The Court regarded “material” as an ordinary English word to be construed in the context in which it appears, so that the question was whether “any of the changes in financial position identified by the plaintiffs materially affected Arrium’s ability to repay the facilities and, most immediately, those due in July 2017.”

Were established changes in financial position material?

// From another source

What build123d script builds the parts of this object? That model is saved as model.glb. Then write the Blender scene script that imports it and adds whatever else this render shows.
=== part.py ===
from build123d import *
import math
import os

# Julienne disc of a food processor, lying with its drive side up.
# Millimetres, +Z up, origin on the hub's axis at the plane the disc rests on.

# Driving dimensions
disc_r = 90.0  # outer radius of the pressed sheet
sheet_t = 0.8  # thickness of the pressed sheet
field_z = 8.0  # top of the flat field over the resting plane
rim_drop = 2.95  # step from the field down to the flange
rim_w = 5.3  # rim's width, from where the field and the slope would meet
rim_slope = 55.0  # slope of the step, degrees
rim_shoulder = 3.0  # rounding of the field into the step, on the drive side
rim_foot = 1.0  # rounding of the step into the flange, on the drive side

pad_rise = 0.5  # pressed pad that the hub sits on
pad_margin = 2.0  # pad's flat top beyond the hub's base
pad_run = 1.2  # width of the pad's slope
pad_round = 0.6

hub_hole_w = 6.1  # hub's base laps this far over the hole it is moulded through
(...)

It is also informative to consider the Court’s conclusions on materiality:

The result was that the Court held that there was a change in Arrium’s financial position which had a MAE on, and from, 11 February 2016 (being the adoption of the going concern note) but there had been no prior MAE.

10 key takeaways

In summation, the 10 key takeaways from the judgment in relation to MAC clauses are as follows:

  1. MAC clauses are to be interpreted, in the same way as other contractual terms, by reference to the words actually used, the context in which they appear and, in a commercial contract, what a reasonable business person would understand those words to mean.
  2. Quantitative measures of readily established facts (such as percentage declines in revenue, net tangible assets, net profits and the like) are to be strongly preferred over qualitative measures requiring complex analysis and the exercise of judgment over which views can legitimately differ.
  3. Unarticulated (“amorphous”) qualitative criteria are particularly problematic, both to apply in practice (such as with regular drawdown notices) and to prove, resulting in dangerous and potentially very costly, uncertainty.
  4. Whether there has been a MAC or MAE will an objective question unless the contract provides that the issue is to be determined by reference to the subjective opinion of a party.
  5. Even where a party’s subjective opinion is relevant, there is significant potential for a costly and uncertain contest as to whether that subjective opinion needs to be held in good faith (invariably yes) or needs to be reasonably based (depends, so should be made clear in the drafting) and, if so, whether those requirements have been satisfied.
  6. Shortfalls against budgets or forecasts are not changes in financial position and, if that is the desired result, the drafting again needs to make that clear.
  7. Declines in gearing, interest rate cover and other ratios are unlikely to be “material” where they do not result in a breach of any express ratios covenants, which are a much clearer measure of an adverse development in any event.
  8. The onus is on the party alleging a MAC to prove what changes occurred, and that they had the alleged material adverse change or effect, and how that party acted after they became aware of the relevant facts may be also be relevant to an assessment of at least materiality but also other things such as waiver or estoppel.
  9. The traditional reluctance to rely upon MAC clauses to call breaches or defaults is well justified.
  10. Never rely on only a (qualitative) MAC clause as the sole basis for default (unless you are really desperate).